Focarino: It's about constantly listening to employees and creating different ways that they can give that input, whether it's blogs and being able to comment on blogs, or town hall meetings or focus sessions or tweets or just showing up at events and letting employees know the leadership team is accessible, is listening and will react to input and needs input. It's that constant, constant two-way dialogue, and being very transparent about what we are doing and how the employees are really such a critical part of that because they know best of what needs to change.
WFED: When you look forward over the next six months, over the next year, is there anything that PTO is doing specifically to say 'Here's how we are going to extend this engagement, here's how we will do more,' whether it's for employees or manager or both?
Focarino: I think we will continue with our very heavy focus of getting employee input, whether it's through Ideascale and letting employees vote to prioritize things they want management to explore and look into, or having more town halls and keeping an analysis of the Employee Viewpoint Survey data going. And we will continue to look for areas we need to improve.
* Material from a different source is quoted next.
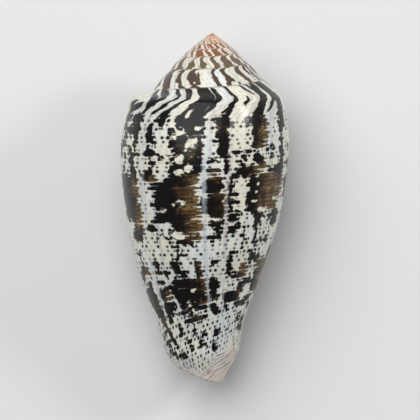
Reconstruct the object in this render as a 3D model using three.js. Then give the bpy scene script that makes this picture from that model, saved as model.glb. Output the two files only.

Lightfoot: Well, the first thing we will do is take these results and we'll peel them back. That's what we did last year. We'll start looking at the areas where we could see some improvement. The other thing is to continue to emphasize the mission we have. We have people in space we need to take care of. We are doing great science. We are doing great work in the aeronautics and technology fields as well. That's what gets our teams going. As long as I get that good work, they'll be tied to the mission. But in the meantime, we will go dig into those results and we'll find out, there's probably some good areas for us to work on for the next year. We'll see what they are, and that's what we did last year, and move forward from there.